It is that time again. Each fall for the past decade our congregation has stepped into spiritual growth. Last year the topic was mindfulness. This week we begin to explore forgiveness. For over a month our small group will ponder the meaning and application of what it means to pardon.
It is not as if such subjects can
be mastered, like when you ace an exam in Biology 101. Answer every question correctly. Know the material cold. Plus when you sit down hunched over a desk with a number two pencil you know that mitochondria is on the test.
I suppose that part of the challenge is because forgiveness is not simply something you memorize. Theories to recite. It is a quality you assimilate into your way of being. Compassion melds with your vocabulary, centers your eyeballs when they
want to roll, soaks into the crinkle of your eyebrows. Keeps your hands off your hips.
Life has a tricky way of camouflaging infractions. Shading them with malicious designs. Ballooning the impact. Embellishing the circumstances. Minimizing actions that are in fact grievous.

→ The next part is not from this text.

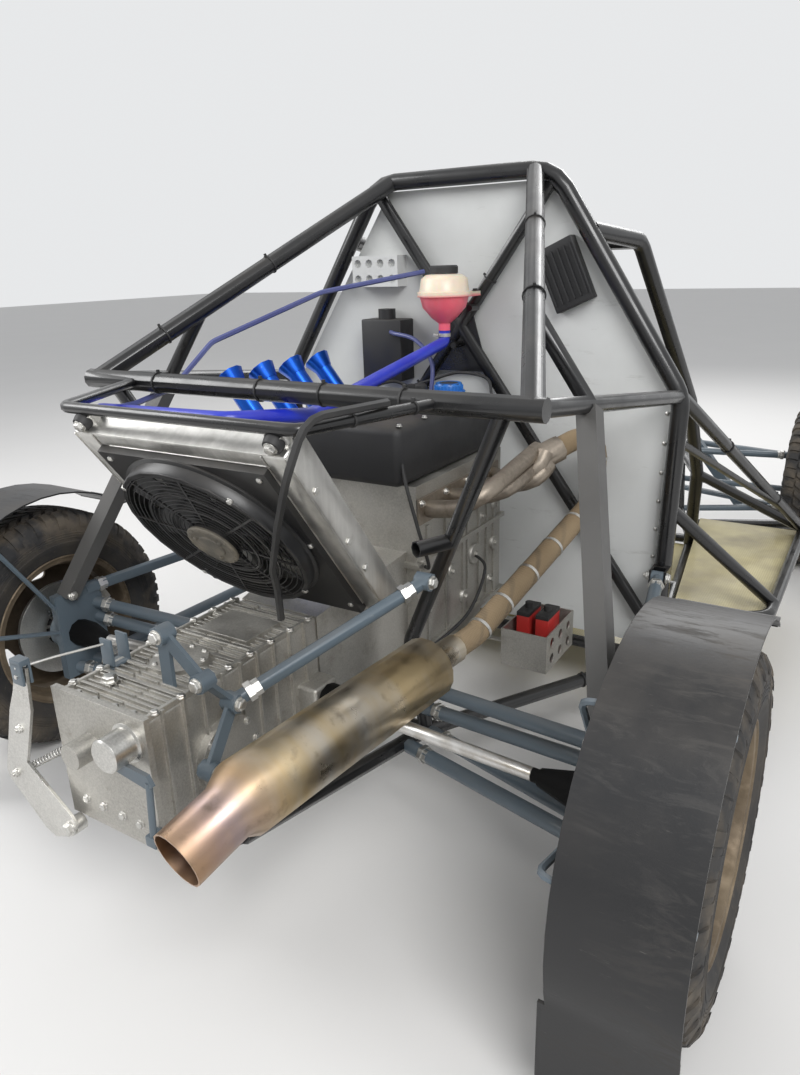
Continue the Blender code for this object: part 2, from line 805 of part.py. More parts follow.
def make_rear_frame(car):
    solids = [rod(at(1, CROSS_HALF + CROSS_OVERHANG, CROSS_Y, CROSS_Z),
                  at(-1, CROSS_HALF + CROSS_OVERHANG, CROSS_Y, CROSS_Z), MAIN_R, MAIN_SIDES)]
    for side in (-1, 1):
        top, rear = stay_points(side)
        solids.append(rod(top, rear, MAIN_R, MAIN_SIDES))
        corner, shoulder = side_top_points(side)
        solids.append(rod(corner, shoulder, SECOND_R))
        brace_top = along(top, rear, MID_BRACE_STAY_SHARE)
        brace_foot = along(corner, shoulder, MID_BRACE_SIDE_SHARE)
        solids.append(rod(brace_top, brace_foot, SECOND_R))
        v_top = at(side, V_TOP_HALF, CROSS_Y, CROSS_Z)
        v_foot = at(side, V_FOOT_HALF, V_FOOT_Y, V_FOOT_Z)
        low_corner = at(side, LOW_CROSS_HALF, LOW_CROSS_Y, LOW_CROSS_Z)
        solids.append(tube([v_top, v_foot, low_corner], SECOND_R))
        solids.append(rod(*low_rail_points(side), SECOND_R))
        cradle = at(side, CRADLE_HALF, CRADLE_Y, CRADLE_Z)
        solids.append(rod(low_corner, cradle, SECOND_R))
    low = at(1, LOW_CROSS_HALF, LOW_CROSS_Y, LOW_CROSS_Z)
    solids.append(rod(low, at(-1, LOW_CROSS_HALF, LOW_CROSS_Y, LOW_CROSS_Z), SECOND_R))
    solids.append(rod(at(1, CRADLE_HALF, CRADLE_Y, CRADLE_Z), at(-1, CRADLE_HALF, CRADLE_Y, CRADLE_Z), SECOND_R))
    post = Vector((0, CRADLE_Y, CRADLE_Z))
    solids.append(rod(post, post + Vector((0, 0, BOX_LOW_Z - GAP - CRADLE_Z)), SECOND_R))
    stub = along(at(-1, V_TOP_HALF, CROSS_Y, CROSS_Z), at(-1, V_FOOT_HALF, V_FOOT_Y, V_FOOT_Z), STUB_SHARE)
    stub_end = stub + Vector((STUB_LONG / 2, STUB_LONG, 0))
    solids.append(rod(stub, stub_end, SECOND_R))
    hanger = [rad_matrix() @ at(side, HANGER_HALF, -RAD_CORE_T / 2, LUG_T + THIN_R + GAP) for side in (1, -1)]
    solids.append(tube([at(1, HANGER_LEFT_HALF, CROSS_Y, CROSS_Z), *hanger,
                        at(-1, HANGER_RIGHT_HALF, CROSS_Y, CROSS_Z)], THIN_R, bend=TUBE_BEND / 2))
    ahead = (stub_end - stub).normalized()
    cuts = [hoop_tube(GAP), foot_tube(GAP), *x_brace(GAP),
            rod(stub + ahead * (SECOND_R + STUB_WALL), stub_end + ahead * OVERRUN, SECOND_R - STUB_WALL)]
    car.add("rear_frame", fused_mesh(solids, cuts, "MANIFOLD"), "gloss_black")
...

One time when I was shopping with three small children, they got the clever idea to nab a box of band aids off the shelf and put them on. It was naughtiness in
action, but all I could do was laugh. Which did nothing to impart the seriousness of the situation. On another occasion the twins brought me a bunch of tulips, only they were filched from someone else's garden. Then there were flamboyant boys who rode too fast, jumped too soon, and landed with blood and tears.
Those were the easy ones to forgive. But what of the others?
What I hope to unpack in a season of focused attention, is
not the skill of pinpointing another person's wrongs. A better use of my breath would be to try on mercy for size.